AI data centre demand to exceed supply by 500% by 2030

Mon, 6th Jul 2026 (Yesterday)
Mark Tarre
MARK TARRE News Chief

Iron Mountain and Structure Research forecast that global data centre demand will exceed supply by more than 500% by 2030, driven by growth in artificial intelligence infrastructure.

Annual global demand for data centre capacity is expected to reach nearly 90GW by the end of the decade as spending on servers, graphics processing units and facility buildouts rises.

Hyperscaler capital expenditure is projected to hit USD $375 billion this year, up 36% from 2024. About half of that spending is expected to go on servers and GPUs, with the rest directed to data centre capacity.

The outlook points to a marked shift in the infrastructure needed for artificial intelligence workloads.
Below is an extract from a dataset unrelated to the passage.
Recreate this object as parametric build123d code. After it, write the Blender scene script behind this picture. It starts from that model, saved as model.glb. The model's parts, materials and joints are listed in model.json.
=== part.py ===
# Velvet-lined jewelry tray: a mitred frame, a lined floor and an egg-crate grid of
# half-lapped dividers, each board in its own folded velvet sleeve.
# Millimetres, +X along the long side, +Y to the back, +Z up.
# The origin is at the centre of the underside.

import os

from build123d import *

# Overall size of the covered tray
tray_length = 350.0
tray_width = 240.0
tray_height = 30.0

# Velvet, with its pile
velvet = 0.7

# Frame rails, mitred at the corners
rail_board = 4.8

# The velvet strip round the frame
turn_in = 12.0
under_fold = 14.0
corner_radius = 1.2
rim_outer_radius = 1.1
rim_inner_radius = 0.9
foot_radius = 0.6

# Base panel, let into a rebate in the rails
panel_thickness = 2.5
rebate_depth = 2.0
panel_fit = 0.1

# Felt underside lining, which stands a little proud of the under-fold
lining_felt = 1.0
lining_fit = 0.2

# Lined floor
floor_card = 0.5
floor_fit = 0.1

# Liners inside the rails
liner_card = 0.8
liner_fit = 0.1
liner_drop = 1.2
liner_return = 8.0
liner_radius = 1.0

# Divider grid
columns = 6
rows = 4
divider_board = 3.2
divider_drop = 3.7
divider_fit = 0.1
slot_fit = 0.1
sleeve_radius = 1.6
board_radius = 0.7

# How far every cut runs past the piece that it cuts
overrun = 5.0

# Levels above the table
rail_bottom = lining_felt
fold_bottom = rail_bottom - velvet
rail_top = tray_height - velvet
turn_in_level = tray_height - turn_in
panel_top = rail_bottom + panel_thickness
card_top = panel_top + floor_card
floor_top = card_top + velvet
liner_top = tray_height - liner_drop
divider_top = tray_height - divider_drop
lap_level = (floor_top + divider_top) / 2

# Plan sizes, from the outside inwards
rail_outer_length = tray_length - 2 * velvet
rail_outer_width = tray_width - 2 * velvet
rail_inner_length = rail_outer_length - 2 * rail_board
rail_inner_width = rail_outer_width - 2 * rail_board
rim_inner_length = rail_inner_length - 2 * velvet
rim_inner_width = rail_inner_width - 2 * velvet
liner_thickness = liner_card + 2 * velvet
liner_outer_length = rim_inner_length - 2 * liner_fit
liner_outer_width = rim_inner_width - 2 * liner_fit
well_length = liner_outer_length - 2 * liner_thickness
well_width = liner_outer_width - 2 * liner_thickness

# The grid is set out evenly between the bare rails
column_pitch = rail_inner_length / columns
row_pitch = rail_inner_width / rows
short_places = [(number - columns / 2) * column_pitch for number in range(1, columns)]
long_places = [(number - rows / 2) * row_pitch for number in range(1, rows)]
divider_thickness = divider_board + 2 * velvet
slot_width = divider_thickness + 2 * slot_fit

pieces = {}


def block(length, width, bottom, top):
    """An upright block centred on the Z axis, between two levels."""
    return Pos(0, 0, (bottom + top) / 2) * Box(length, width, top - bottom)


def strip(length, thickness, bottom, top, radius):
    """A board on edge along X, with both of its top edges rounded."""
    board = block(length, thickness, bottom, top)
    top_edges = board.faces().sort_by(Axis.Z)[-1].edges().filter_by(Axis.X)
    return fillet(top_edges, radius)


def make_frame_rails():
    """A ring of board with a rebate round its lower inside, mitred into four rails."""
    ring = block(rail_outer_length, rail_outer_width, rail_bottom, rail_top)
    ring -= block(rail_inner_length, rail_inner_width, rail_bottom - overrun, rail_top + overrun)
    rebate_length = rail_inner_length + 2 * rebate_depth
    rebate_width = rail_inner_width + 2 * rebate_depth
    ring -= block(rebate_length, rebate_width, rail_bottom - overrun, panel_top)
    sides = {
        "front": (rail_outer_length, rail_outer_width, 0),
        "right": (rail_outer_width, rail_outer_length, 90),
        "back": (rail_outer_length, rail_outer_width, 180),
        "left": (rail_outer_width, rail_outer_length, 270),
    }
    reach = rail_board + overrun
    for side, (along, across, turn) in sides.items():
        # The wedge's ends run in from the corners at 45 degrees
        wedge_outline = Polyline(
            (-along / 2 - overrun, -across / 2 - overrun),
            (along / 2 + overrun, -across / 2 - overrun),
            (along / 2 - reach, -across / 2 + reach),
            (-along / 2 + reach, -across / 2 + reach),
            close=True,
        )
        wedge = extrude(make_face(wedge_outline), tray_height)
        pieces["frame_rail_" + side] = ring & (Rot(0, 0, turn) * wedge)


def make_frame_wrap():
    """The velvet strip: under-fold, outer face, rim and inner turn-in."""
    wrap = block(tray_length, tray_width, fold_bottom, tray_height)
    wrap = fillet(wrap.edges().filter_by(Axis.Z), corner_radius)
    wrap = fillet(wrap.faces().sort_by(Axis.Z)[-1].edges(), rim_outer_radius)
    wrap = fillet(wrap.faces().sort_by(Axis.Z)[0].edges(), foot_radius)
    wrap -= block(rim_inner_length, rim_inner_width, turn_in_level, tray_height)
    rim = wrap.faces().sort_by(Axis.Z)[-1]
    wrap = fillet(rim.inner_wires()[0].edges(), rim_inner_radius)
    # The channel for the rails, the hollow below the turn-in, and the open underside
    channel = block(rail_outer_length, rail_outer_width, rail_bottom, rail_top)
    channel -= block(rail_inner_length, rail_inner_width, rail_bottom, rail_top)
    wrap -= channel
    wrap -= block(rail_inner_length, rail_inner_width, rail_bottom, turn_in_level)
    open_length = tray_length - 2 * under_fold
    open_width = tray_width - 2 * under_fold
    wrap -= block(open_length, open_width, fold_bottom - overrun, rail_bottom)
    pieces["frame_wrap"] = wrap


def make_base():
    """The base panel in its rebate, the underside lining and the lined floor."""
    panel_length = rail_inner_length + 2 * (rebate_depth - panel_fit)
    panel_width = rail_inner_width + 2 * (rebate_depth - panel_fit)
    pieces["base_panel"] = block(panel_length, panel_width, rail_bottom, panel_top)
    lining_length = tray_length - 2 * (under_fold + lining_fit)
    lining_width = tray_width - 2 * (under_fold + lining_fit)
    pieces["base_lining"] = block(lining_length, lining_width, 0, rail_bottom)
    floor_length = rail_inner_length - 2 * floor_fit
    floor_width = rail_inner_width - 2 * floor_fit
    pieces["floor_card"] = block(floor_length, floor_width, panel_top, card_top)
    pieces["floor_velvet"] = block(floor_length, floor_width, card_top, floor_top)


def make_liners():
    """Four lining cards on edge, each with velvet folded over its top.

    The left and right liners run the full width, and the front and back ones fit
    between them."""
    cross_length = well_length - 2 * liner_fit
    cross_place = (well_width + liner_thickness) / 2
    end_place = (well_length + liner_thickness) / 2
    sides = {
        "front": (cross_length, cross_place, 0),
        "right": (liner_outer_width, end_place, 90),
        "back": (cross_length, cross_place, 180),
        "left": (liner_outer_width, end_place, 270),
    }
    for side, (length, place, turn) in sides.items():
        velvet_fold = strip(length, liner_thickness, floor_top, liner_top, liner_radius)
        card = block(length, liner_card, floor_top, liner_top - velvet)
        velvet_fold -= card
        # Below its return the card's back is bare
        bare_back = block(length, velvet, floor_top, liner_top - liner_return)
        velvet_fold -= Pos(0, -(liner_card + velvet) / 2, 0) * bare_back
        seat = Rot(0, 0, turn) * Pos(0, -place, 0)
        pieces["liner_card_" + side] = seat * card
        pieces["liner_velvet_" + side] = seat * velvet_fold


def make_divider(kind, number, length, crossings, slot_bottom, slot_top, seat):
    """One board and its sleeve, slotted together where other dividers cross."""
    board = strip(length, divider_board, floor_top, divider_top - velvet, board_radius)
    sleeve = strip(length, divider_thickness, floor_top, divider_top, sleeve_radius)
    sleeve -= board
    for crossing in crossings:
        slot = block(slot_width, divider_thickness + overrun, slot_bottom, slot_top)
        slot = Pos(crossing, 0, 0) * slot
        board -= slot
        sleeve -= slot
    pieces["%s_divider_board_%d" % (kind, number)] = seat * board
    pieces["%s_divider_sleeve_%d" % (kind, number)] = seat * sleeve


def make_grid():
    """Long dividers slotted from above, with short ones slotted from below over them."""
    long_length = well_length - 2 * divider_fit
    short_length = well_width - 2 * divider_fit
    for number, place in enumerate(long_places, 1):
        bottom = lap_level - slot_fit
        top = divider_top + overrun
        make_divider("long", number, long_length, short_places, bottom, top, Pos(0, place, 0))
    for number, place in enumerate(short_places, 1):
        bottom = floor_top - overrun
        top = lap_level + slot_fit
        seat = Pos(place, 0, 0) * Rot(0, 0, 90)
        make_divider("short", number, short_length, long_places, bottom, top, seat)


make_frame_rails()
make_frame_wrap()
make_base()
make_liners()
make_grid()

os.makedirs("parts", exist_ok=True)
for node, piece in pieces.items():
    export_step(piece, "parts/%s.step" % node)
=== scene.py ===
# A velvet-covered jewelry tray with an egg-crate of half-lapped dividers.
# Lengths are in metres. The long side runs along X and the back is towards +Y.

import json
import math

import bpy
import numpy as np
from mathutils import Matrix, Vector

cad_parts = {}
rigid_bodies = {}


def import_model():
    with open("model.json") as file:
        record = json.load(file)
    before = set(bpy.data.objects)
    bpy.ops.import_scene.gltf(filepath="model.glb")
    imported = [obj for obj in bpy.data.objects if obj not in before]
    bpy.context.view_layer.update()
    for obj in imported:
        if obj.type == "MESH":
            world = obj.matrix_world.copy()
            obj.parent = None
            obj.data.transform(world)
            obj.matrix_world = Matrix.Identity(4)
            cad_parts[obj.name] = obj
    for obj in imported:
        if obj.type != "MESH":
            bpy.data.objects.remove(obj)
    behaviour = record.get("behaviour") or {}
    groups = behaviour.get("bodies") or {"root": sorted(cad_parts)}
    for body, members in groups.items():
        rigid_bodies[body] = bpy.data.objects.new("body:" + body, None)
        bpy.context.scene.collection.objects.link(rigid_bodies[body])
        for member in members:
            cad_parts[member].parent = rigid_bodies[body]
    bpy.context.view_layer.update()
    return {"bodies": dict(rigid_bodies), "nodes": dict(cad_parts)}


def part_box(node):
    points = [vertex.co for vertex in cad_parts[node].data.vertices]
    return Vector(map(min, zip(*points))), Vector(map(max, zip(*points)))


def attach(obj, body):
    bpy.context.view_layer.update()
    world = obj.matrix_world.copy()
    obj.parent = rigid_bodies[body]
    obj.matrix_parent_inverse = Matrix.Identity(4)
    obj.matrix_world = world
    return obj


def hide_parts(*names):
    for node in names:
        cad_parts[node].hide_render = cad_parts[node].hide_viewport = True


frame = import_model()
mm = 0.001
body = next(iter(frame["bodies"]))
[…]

After an initial phase dominated by model training, demand is expected to shift towards inference as companies deploy real-time services at greater scale.
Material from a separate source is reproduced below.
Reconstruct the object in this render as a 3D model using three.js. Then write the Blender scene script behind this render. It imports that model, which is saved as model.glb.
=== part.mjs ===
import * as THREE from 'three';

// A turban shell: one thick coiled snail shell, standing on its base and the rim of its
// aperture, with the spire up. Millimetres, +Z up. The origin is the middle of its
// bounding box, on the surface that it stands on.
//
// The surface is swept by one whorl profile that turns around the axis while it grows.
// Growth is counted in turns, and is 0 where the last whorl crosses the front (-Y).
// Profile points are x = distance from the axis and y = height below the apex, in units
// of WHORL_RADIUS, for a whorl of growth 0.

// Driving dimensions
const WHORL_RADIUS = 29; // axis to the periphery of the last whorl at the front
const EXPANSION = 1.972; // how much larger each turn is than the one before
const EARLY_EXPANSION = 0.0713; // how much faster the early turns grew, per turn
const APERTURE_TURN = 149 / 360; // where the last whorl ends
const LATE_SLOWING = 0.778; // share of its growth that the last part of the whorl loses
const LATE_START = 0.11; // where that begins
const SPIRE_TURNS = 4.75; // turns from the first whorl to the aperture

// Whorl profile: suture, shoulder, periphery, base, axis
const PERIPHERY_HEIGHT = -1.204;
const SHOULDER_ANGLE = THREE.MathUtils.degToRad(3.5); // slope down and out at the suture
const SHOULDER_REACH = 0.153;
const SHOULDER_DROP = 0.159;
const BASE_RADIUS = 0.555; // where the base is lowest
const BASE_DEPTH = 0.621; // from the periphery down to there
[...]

Inference capacity is expected to overtake training capacity in 2026. By 2030, inference is projected to account for 80% of AI critical IT load, implying roughly four times more inference infrastructure than training infrastructure.
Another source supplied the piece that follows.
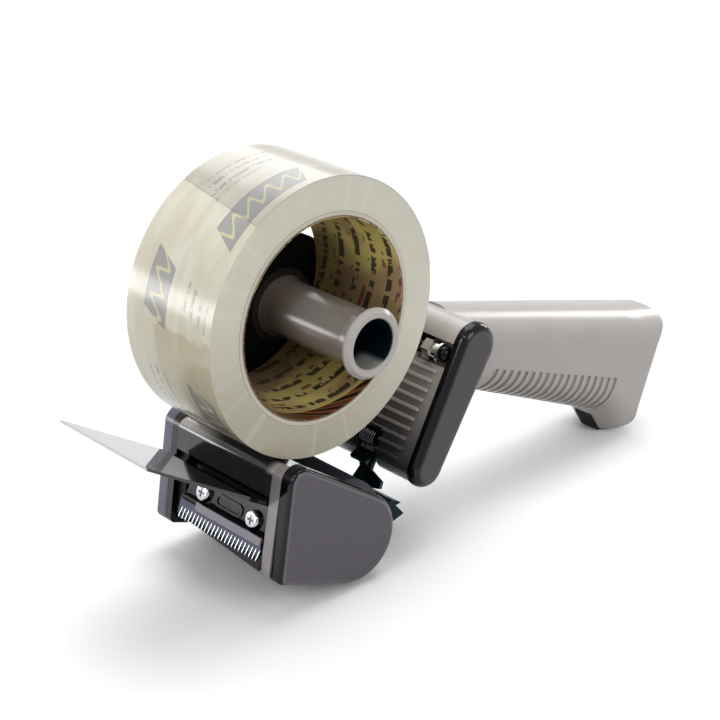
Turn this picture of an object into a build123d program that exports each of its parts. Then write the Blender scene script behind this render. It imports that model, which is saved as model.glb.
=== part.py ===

That shift has implications for where facilities are built. Inference workloads often need to be closer to end users, likely increasing demand for data centres in and around densely populated urban areas rather than only in established remote campuses.

Regional buildout

The forecast suggests data hubs with more than 2GW of capacity will emerge in every major global region. In North America, Northern Virginia is projected to reach 8.5GW by 2030, while Dallas is expected to scale to 2.8GW and Phoenix to 2.7GW.

In Europe, London is forecast to reach 2.7GW, Frankfurt 2.68GW and Paris 2GW. Growth is also expected to accelerate in Madrid, Barcelona, Berlin, Dusseldorf and Lisbon.

Across Asia-Pacific, Tokyo is projected to reach 2.8GW, Sydney 2.4GW and Johor 2.2GW. Mumbai is expected to hit 2.15GW, adding to a broader regional expansion driven by demand for AI-related computing and storage.

Cost pressure

The report also identifies falling model costs as a major factor shaping adoption. The price of the cheapest large language models has been declining tenfold each year, lowering barriers to use across organisations.

Rather than reducing overall consumption, lower pricing is expected to broaden deployment. That could in turn create new cost management issues for companies using usage-based pricing models for AI services.

Businesses may need stricter internal controls over employee use of AI tools as token-based charging becomes more common. The forecast warns that unchecked use for low-value tasks could add materially to operating costs.

The findings come as demand for power, land and grid connections has become a defining issue for the data centre industry. Developers and operators in major markets are already contending with planning constraints and electricity shortages, even before the latest wave of AI infrastructure requirements.

A supply gap on the projected scale would intensify competition for suitable sites and utility access. It would also increase pressure on operators, cloud companies and enterprise customers to secure capacity well ahead of deployment needs.

The expectation that inference will dominate future AI workloads may also reshape investment priorities across the sector. Facilities designed for low-latency service delivery near population centres could become more important, even as very large campuses continue to handle heavy training workloads.

In Europe, that could sharpen focus on established hubs such as London and Frankfurt while boosting interest in newer markets with room to expand. In Asia-Pacific, the projections suggest established centres and rising secondary markets will both play a role in absorbing AI-led demand.